* **The exercise**
The data must be returned in full and exactly as given.

* **Data extract**
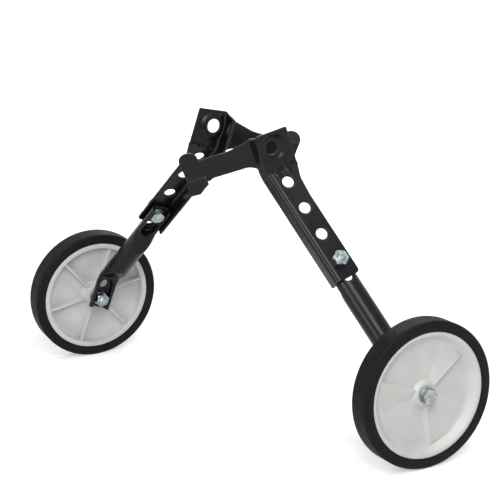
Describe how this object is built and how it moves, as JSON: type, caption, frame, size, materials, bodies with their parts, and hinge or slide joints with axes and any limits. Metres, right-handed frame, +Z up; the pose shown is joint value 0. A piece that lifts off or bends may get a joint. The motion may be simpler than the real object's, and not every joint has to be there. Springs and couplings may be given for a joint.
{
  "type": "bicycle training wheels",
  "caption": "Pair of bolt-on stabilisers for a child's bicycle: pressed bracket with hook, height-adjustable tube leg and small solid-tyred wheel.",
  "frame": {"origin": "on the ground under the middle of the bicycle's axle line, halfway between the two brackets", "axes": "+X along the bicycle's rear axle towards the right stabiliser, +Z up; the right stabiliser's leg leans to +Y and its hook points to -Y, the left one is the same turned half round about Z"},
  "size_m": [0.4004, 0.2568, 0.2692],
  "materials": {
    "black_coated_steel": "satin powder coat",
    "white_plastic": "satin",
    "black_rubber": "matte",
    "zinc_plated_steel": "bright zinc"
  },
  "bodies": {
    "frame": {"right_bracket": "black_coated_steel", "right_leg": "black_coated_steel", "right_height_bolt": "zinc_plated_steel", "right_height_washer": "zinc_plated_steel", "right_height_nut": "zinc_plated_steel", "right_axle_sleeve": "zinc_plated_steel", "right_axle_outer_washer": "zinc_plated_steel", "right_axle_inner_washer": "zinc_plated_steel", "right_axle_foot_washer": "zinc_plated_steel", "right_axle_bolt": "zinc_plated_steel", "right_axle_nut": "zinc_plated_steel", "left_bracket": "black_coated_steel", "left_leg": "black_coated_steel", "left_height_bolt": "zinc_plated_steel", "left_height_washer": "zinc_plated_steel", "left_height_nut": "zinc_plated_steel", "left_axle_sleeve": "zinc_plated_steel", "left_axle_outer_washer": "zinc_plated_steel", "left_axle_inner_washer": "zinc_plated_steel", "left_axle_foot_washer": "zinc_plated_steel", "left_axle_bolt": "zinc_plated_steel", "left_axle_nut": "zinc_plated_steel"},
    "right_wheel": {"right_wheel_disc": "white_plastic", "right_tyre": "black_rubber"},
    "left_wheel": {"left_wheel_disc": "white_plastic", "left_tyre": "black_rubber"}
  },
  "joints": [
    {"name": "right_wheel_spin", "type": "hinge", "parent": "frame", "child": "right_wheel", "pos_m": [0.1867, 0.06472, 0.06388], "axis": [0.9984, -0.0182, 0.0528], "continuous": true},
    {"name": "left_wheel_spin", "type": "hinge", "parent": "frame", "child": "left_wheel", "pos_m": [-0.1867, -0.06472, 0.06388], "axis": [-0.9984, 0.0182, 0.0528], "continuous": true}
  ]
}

* **The result**
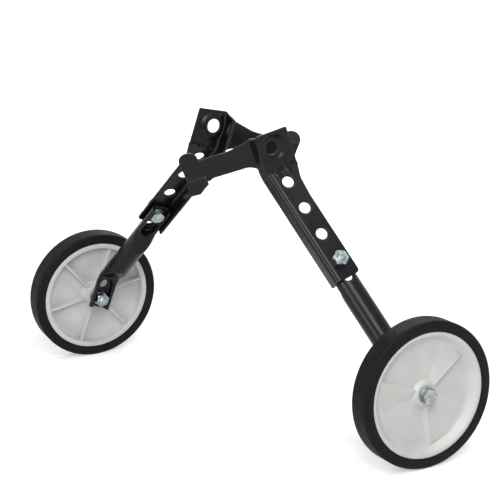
Describe how this object is built and how it moves, as JSON: type, caption, frame, size, materials, bodies with their parts, and hinge or slide joints with axes and any limits. Metres, right-handed frame, +Z up; the pose shown is joint value 0. A piece that lifts off or bends may get a joint. The motion may be simpler than the real object's, and not every joint has to be there. Springs and couplings may be given for a joint.
{
  "type": "bicycle training wheels",
  "caption": "Pair of bolt-on stabilisers for a child's bicycle: pressed bracket with hook, height-adjustable tube leg and small solid-tyred wheel.",
  "frame": {"origin": "on the ground under the middle of the bicycle's axle line, halfway between the two brackets", "axes": "+X along the bicycle's rear axle towards the right stabiliser, +Z up; the right stabiliser's leg leans to +Y and its hook points to -Y, the left one is the same turned half round about Z"},
  "size_m": [0.4004, 0.2568, 0.2692],
  "materials": {
    "black_coated_steel": "satin powder coat",
    "white_plastic": "satin",
    "black_rubber": "matte",
    "zinc_plated_steel": "bright zinc"
  },
  "bodies": {
    "frame": {"right_bracket": "black_coated_steel", "right_leg": "black_coated_steel", "right_height_bolt": "zinc_plated_steel", "right_height_washer": "zinc_plated_steel", "right_height_nut": "zinc_plated_steel", "right_axle_sleeve": "zinc_plated_steel", "right_axle_outer_washer": "zinc_plated_steel", "right_axle_inner_washer": "zinc_plated_steel", "right_axle_foot_washer": "zinc_plated_steel", "right_axle_bolt": "zinc_plated_steel", "right_axle_nut": "zinc_plated_steel", "left_bracket": "black_coated_steel", "left_leg": "black_coated_steel", "left_height_bolt": "zinc_plated_steel", "left_height_washer": "zinc_plated_steel", "left_height_nut": "zinc_plated_steel", "left_axle_sleeve": "zinc_plated_steel", "left_axle_outer_washer": "zinc_plated_steel", "left_axle_inner_washer": "zinc_plated_steel", "left_axle_foot_washer": "zinc_plated_steel", "left_axle_bolt": "zinc_plated_steel", "left_axle_nut": "zinc_plated_steel"},
    "right_wheel": {"right_wheel_disc": "white_plastic", "right_tyre": "black_rubber"},
    "left_wheel": {"left_wheel_disc": "white_plastic", "left_tyre": "black_rubber"}
  },
  "joints": [
    {"name": "right_wheel_spin", "type": "hinge", "parent": "frame", "child": "right_wheel", "pos_m": [0.1867, 0.06472, 0.06388], "axis": [0.9984, -0.0182, 0.0528], "continuous": true},
    {"name": "left_wheel_spin", "type": "hinge", "parent": "frame", "child": "left_wheel", "pos_m": [-0.1867, -0.06472, 0.06388], "axis": [-0.9984, 0.0182, 0.0528], "continuous": true}
  ]
}